From the UNIVERSITY OF WATERLOO
Recognizing health concerns in wind energy development a key recommendation in new study
As wind energy development blossoms in Canada and around the world, opposition at the community level is challenging the viability of the industry. A new study with research from the University of Waterloo, published in Nature Energy, identifies four major factors leading to disputes over wind farms, and offers recommendations on avoiding disagreements.
The research project focuses on the province of Ontario.

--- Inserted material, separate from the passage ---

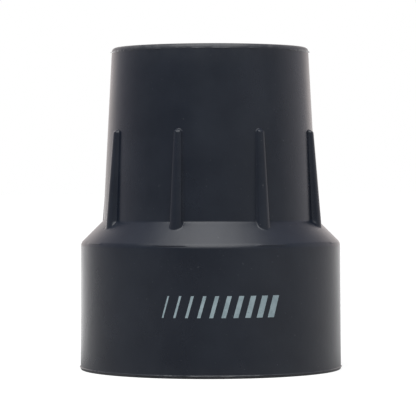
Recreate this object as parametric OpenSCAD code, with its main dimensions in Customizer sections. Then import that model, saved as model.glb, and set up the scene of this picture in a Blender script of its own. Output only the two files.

It lists socially mediated health concerns, distribution of financial benefits, lack of meaningful engagement and failure to treat landscape concerns seriously, as the core stumbling blocks to a community’s acceptance of wind energy development.
“There has been debate over whether reported negative health outcomes in nearby residents are valid” says Tanya Christidis, a PhD researcher at Waterloo’s School of Planning, who contributed to the study by looking specifically at the health impacts section in the publication. “Regardless of whether or not people are sick from wind turbine noise or from social factors they deserve to be acknowledged if renewables are going to become a key part of our future energy mix.”
The study makes recommendations for all four identified major areas of dispute.
For community members who feel the distribution of financial benefits is unfair, it recommends the province, which is constitutionally responsible for managing all energy resources within its territory, mandate more community-level decision-making and ownership. It also recommends increased transparency and compensation distribution for everyone in a community.
The study suggests that Ontario’s approval process does not encourage enough meaningful engagement. Acknowledging that this is difficult to mandate, its recommendation is that improvements in this area should still be pursued.